One of the first scenes in this movie is the only funny one. Where Seann William Scott does a book signing for his new self-help book. It’s funny because the whole self-help session is idiotic and painfully stupid. The tree of tranquility, the warm pool of security…all that kind of crap. It’s reasonably funny. Then the movie takes this abrupt U-turn into idiocy. When Scott finds out that Thornton is nailing, banging, having his way with his mom, he goes out of his way to ruin their relationship. Breaking into his house, (which of course leads to him hiding under the bed while he listens to them have sex), trying to set him up, (which of course turns out badly), and a myriad of other things. Staggeringly simple, terribly written, and horribly acted, and I wonder what happens at the end? Does he learn that Mr. Woodcock is actually a very nice person, and accept his mom’s new relationship?

Of course he does. But…where does he come to this realization? Well, the only place that could make this movie any worse. Live, on the Tyra Banks show! The only show on all of television that I hate more than I hate this movie. And I REALLY hate this movie.

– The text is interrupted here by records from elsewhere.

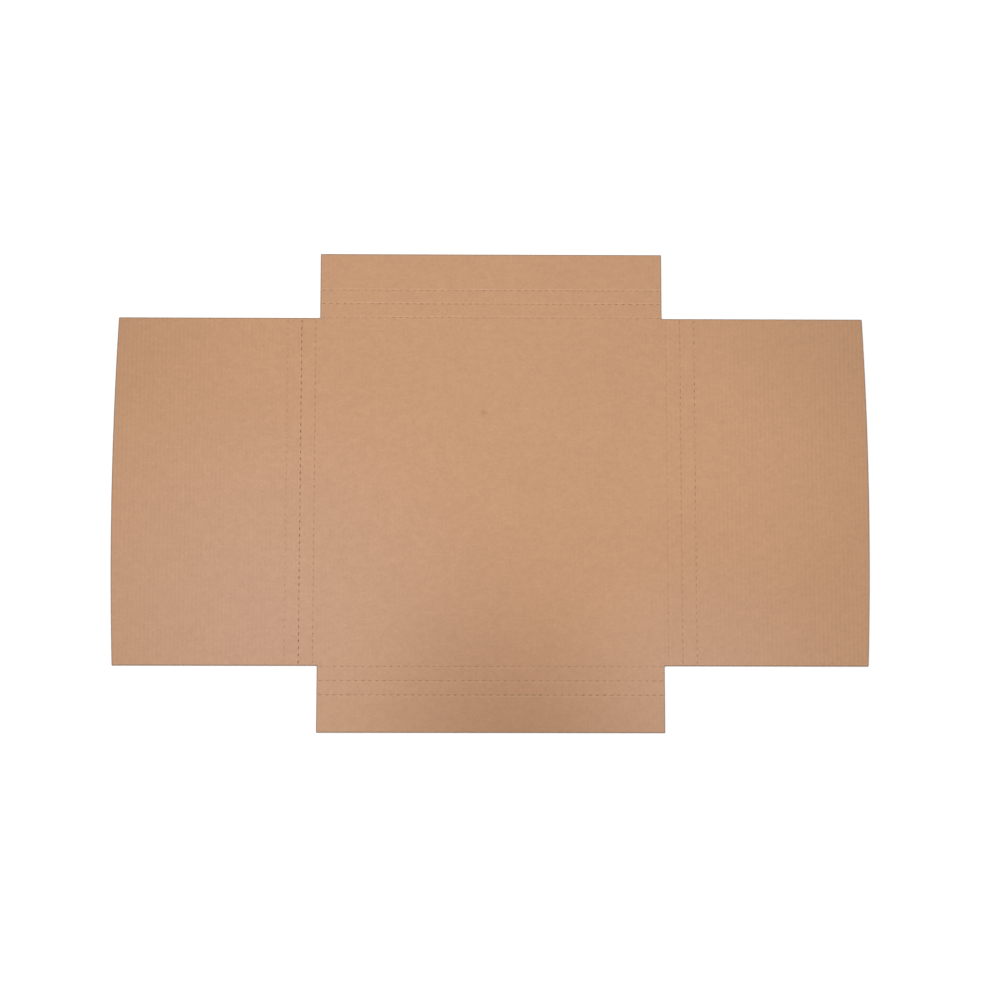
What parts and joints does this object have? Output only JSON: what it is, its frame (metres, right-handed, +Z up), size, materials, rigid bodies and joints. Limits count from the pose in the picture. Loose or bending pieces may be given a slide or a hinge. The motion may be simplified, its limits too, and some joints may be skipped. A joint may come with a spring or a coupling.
{
  "type": "flattened cardboard box",
  "caption": "Flat cross-shaped blank of brown corrugated board: square base, long side wings, short end flaps and rows of perforated parallel creases for several fold depths.",
  "frame": {"origin": "on the floor under the middle of the square base, which is also the middle of the whole cross", "axes": "+X towards the end of the right wing, +Y towards the outer edge of the far flap and along the board's flutes, +Z up through the sheet, out of the creased face"},
  "size_m": [0.6836, 0.437, 0.0022],
  "materials": {
    "kraft_board": "matte"
  },
  "bodies": {
    "root": {"box_blank": "kraft_board"}
  },
  "joints": []
}
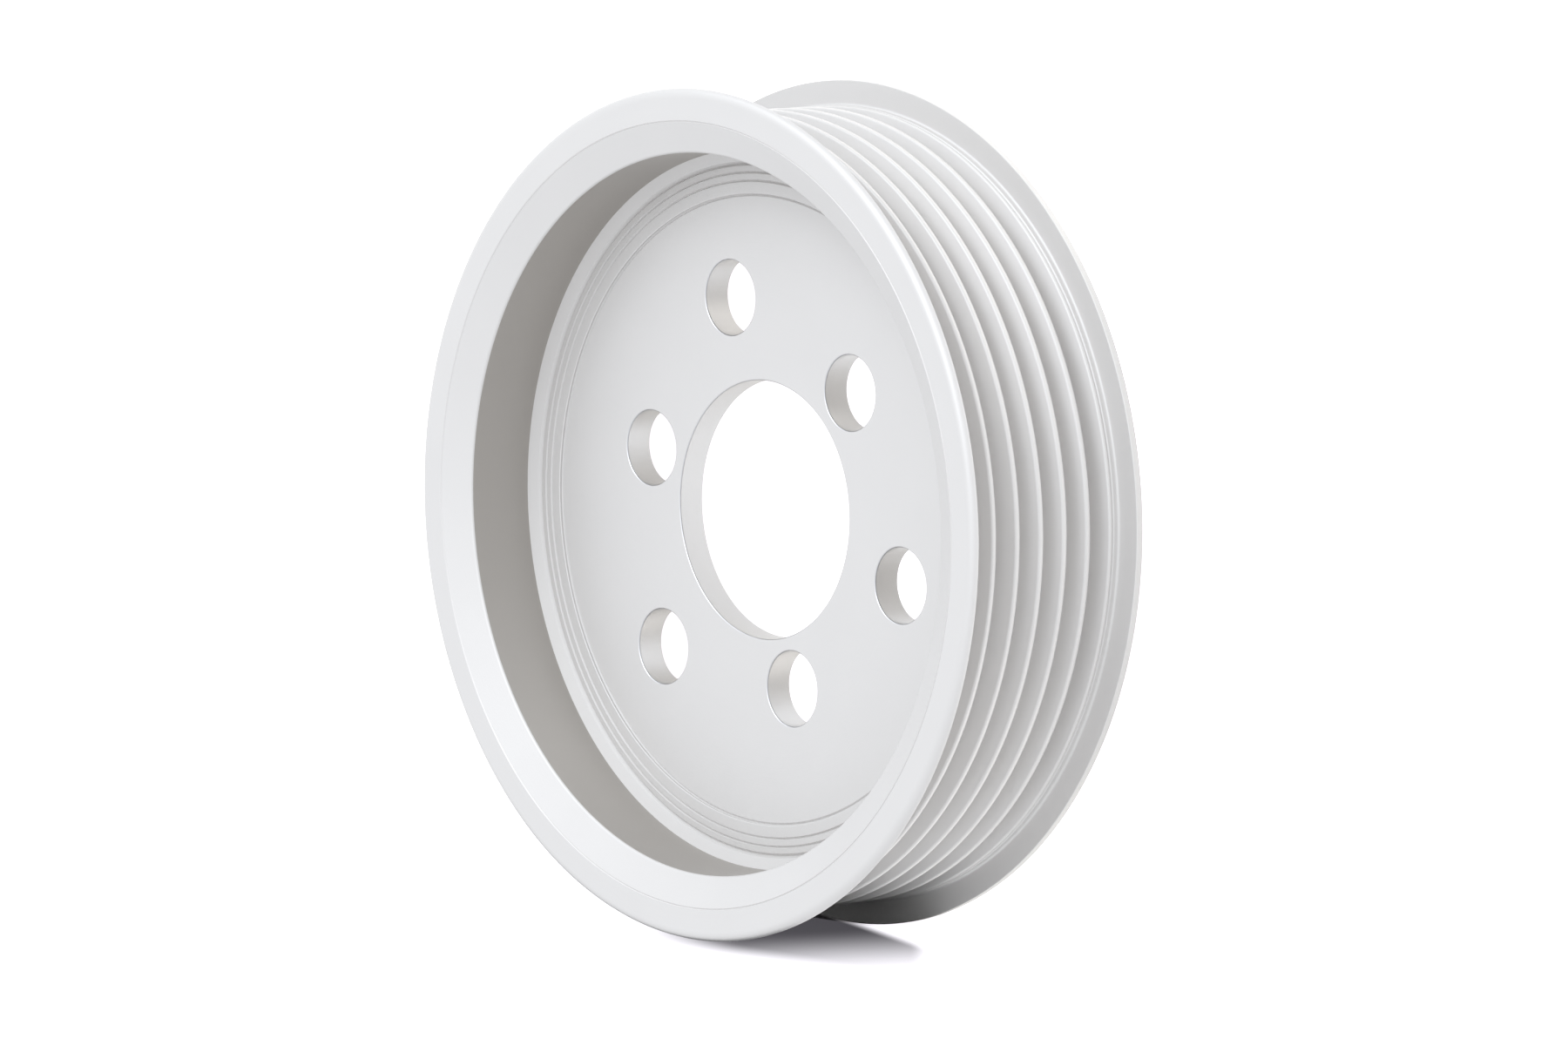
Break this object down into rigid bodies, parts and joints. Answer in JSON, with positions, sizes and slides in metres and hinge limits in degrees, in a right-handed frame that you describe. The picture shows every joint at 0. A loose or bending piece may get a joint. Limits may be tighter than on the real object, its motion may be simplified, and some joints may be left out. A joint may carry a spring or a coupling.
{
  "type": "water pump pulley",
  "caption": "Flanged pulley turned from solid aluminium, with V grooves for a ribbed belt, a recessed web, a centring bore and interleaved bolt circles.",
  "frame": {"origin": "centre of the rear rim, which the pulley stands on, at the middle of the box's bottom", "axes": "+Z along the pulley's axis, out of its open front; +Y through one bolt hole of the outer circle"},
  "size_m": [0.0984, 0.0984, 0.0258],
  "materials": {
    "aluminium": "fine turned, satin"
  },
  "bodies": {
    "root": {"pulley": "aluminium"}
  },
  "joints": []
}
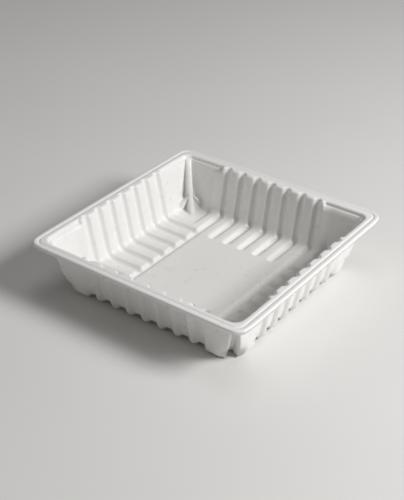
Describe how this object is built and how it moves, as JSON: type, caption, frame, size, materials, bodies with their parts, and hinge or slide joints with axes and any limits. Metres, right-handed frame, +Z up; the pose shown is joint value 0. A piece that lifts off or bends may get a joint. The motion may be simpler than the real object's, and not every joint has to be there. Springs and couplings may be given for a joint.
{
  "type": "thermoformed tray",
  "caption": "Shallow square one-piece plastic food tray with fluted sloping walls, a ribbed floor round a flat middle panel, ribbed corners and a flat rim with a turned-down edge.",
  "frame": {"origin": "centre of the tray's square outline, on the ground under its base", "axes": "+Z up, out of the open top; X and Y along the sides; the long floor channels run along Y"},
  "size_m": [0.19, 0.19, 0.043],
  "materials": {
    "sheet": "thin white polypropylene sheet with a soft thermoformed gloss"
  },
  "bodies": {
    "root": {"tray": "sheet"}
  },
  "joints": []
}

Lars and the Real Girl. Out now - both the movie, and the real girls. (*******7/10)

Sunday, April 27th, 2008

Thanks to Lars and the Real Girl, I have spent an hour on realdoll.com doing research.  These are basically blow-up dolls, just really high-end.  So you order them for sex, and they get delivered to your house (delivery is at least 500 bucks itself), at the cost of $7,500.00 or more.  The website proclaims that they are perfectly realistic in every way (except that they are unable to speak, react, or do…anything).  And I think I found Lars’ girl.  She’s face #6, with the red lipstick and hairstyle #0731, and…OK.  I have spent WAY too much time on this site.  Anyway, it all seems bizarre to me.  My dad always said that a car may cost $15,000.00, but fifteen grand buys a LOT of taxi rides.  This was his way of making me really think about buying a car.  I apply the same logic here.  If you really need sex that badly, ten grand can buy a LOT of hookers.  And you can get a new one every day.  (Try to skip Vanier though.)  I have discovered, in the past, that I can get bored with the same girl day in and day out, after about two weeks.  Now, imagine that she doesn’t talk to you or move around at all.  How fast would you get bored of that?  And there goes ten grand…

Anyway, Lars and the Real Girl is about Lars (Ryan Gosling), who is an eccentric weirdo in a small town who can’t form regular relationships with other people.  He lives in the garage of his brother’s house, and barely talks to anyone on his way to and from work.  His brother Gus (Paul Schneider) and Gus’ wife (Emily Mortimer) are constantly trying to break Lars out of his shell, but it isn’t working.  Lars ignores the one girl at his office who has a crush on him, because he is incapable of touching people.  Then, all of a sudden, he shows up with this “real girl”.  Who is hilariously dressed in the skankiest outfit imaginable.  He calls her Bianca and introduces her to his brother and sister-in-law as his new girlfriend.  He has constructed an elaborate back story for Bianca.  She is a missionary, and is arriving from Spain, and her luggage and wheelchair got stolen at the airport, so can she borrow some of your clothes?  His family plays along, even when he asks if Bianca can sleep in their guest bedroom (she is a Christian, and believes strongly that they should not sleep together before marriage).  And this is what makes the whole thing work.  This is obviously a sex doll, and if he bought it for sex, that would just be creepy.  But he does not want it for sex at all, and it ends up being kind of sweet.  He wants people to see him as a normal human being, with a girlfriend in a wheelchair, but he is also deluded enough to believe that she IS real.  And that others will believe this as well.

He talks to her as though she is answering him.  Like Casey used to do to Finnegan on Mr. Dressup.  And then he tells people what she says.  She is painfully shy, you see, and she will only talk to him.  Before long, the entire town is buying into this fantasy, and they keep taking Bianca away for sewing circles and PTA meetings and they get her to read to kids at the local elementary school.  He certainly seems happier when Bianca is around, like Jimmy Stewart with his giant rabbit in Harvey, and like Harvey, Bianca is a harmless delusion for an otherwise charming and likeable guy.  There are some elements of the plot that are odd - like the girl at Lars’ office with a crush on him.  Sure, she’s kind of weird, but is she weird enough to be into THIS guy?  And how healthy is it, really, that everyone goes along with his bizarre delusion, all the way to it’s conclusion, which I won’t reveal here.

 This movie is too long.  Gosling is terrific, but he undergoes character development only toward the end, and the middle of the movie is an extended set-piece of people giving strange looks to him and Bianca.  Some of this is funny, in fact a lot of it is, but it drags.  This movie could have been done in a little over an hour, and there is an extra half hour that could have been left on the cutting room floor.  But it is a sweet, charming little movie about a sweet, charming little man.  It’s genuinely funny and has a big heart.  It’s worth the extra half hour.